When I entered the welcome calm of the Arrivals garden, I immediately noticed the woven benches and low tables fashioned from carrom boards. Inside, the walls were covered in Siva’s artwork, green leaves and tendrils wove through the bright yellow latticed wood of the DJ booth and a mirrored surface dominated the rear of the space, offering a hazy reflection of the dancers. 

While much of the design created an atmosphere of joyous fantasy, elements of it were also haunting and humbling. The neon-lit facade, in particular, referenced the architecture of Dominion Theatre in Southall: the cinema outside which 18-year-old Gurdip Singh Chaggar was fatally stabbed in 1976, catalysing years of anti-racist organising by British South Asians. 

It was a stark reminder of how much we have fought to be here and of how much we have built and given to a country that has often not wanted us. Arrivals, however, announced our presence loudly and offered a real stake in the future, both of Glastonbury and many other cultural events.

While DJ Ritu’s set provided a beautiful, spirited opening, with the crowd throwing up gunfingers for the late Punjabi rapper Sidhu Moose Wala’s Goat and waving their hands coyly for edits of Bollywood classics including Ila Arun’s Choli Ke Peeche, the forward-looking nature of Arrivals was inescapable. There were gleaming beats from rising North American production duo Baalti, the unmatched euphoria of a Manara DJ set, even Dialled In co-founders Provhat and Papa Don playing heady cuts of Charli XCX and Jai Paul — both artists of South Asian heritage. 

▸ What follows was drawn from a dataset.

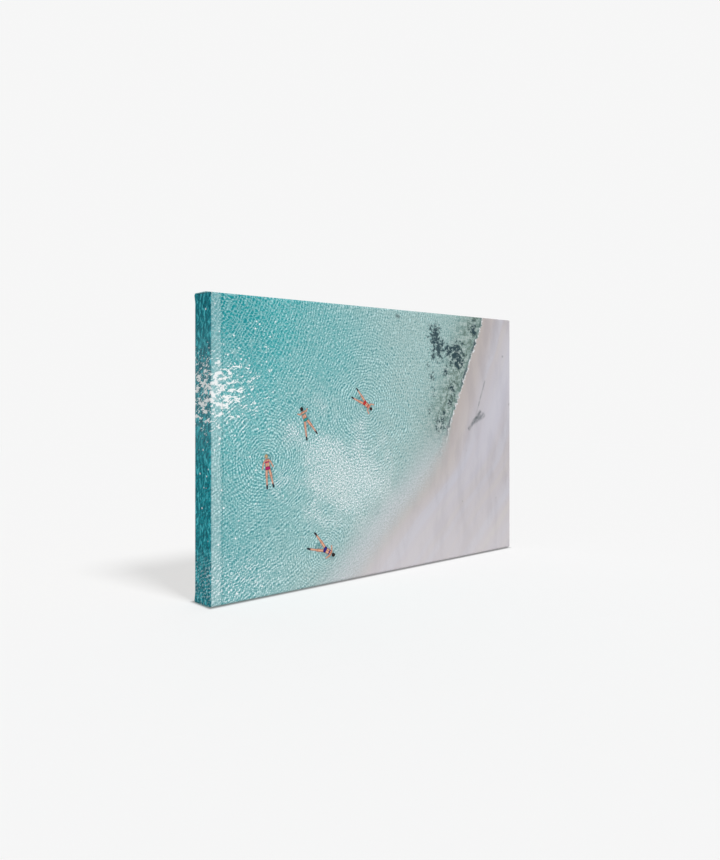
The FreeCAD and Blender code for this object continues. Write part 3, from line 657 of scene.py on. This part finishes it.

But that was not all. South Asian artists claimed their rightful places across the festival, from the packed-out back-to-back DJ set by Ahadadream, Raji Rags and Nikki Nair on the Lonely Hearts Stage to Asha Puthli’s dreamy performance at West Holts and Arooj Aftab weaving her magic in The Park. Arrivals gave South Asian music its own place to land at Glastonbury this year, unbound by genre or expectations of identity. As the names of artists and promoters spread across a growing number of stages, it’s clear they are capable of going anywhere.